이를 사용하여 기본 개념을 쉽게 보여줄 수 있기 때문에 선택했습니다.( 모든 것이 계산 될 때 몇 시간을 기다릴 필요가 없습니다.)
데이터 세트를 학습 및 테스트 부분으로 나눌 것입니다. train 부분은 2 개로 분할되며, 매개 변수를 최적화하는 데 따라 교차 검증 MSE를 최종 측정 항목으로 사용할 것입니다.

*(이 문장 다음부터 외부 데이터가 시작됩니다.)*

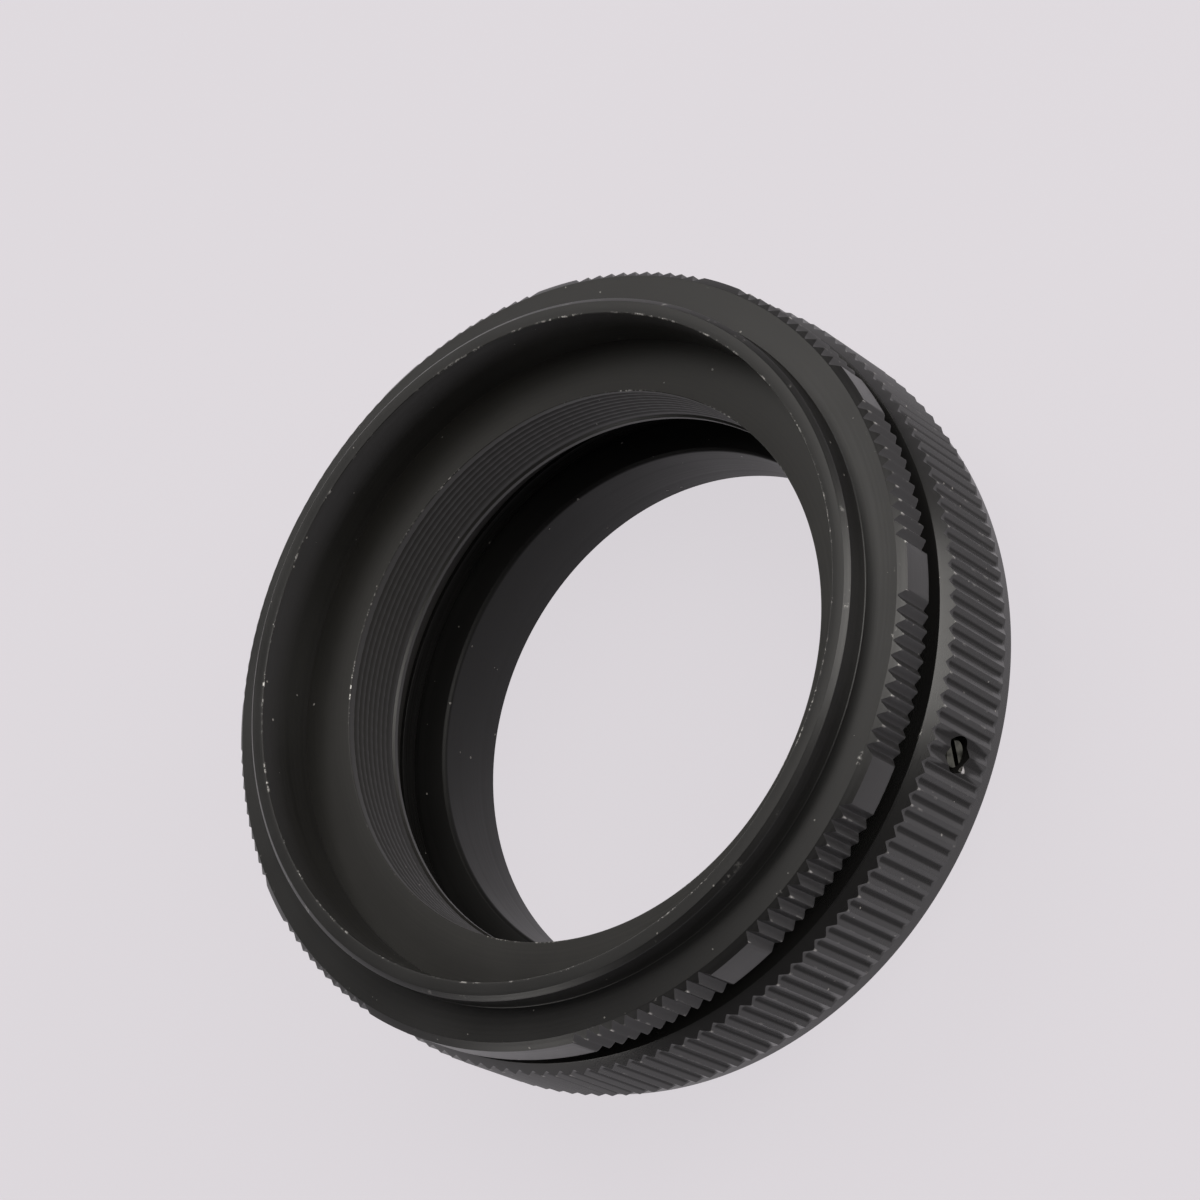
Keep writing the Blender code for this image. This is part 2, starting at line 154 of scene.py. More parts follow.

add :이 간단한 예제는 실제 모델링을 위한 방법이 아닙니다. 빠른 데모 소개에만 사용하는 작은 데이터 세트와 2 개의 fold로 인해 불안정 할 수 있습니다. 결과는 random_state에 따라 크게 변경됩니다.

iteration은 50으로 고정합니다.

from sklearn.model_selection import KFold, cross_val_score
from sklearn.model_selection import train_test_split

random_state=42
n_iter=50

train_data, test_data, train_targets, test_targets = train_test_split(data, targets, 
                                                                      test_size=0.20, shuffle=True,
                                                                      random_state=random_state)
num_folds=2
kf = KFold(n_splits=num_folds, random_state=random_state)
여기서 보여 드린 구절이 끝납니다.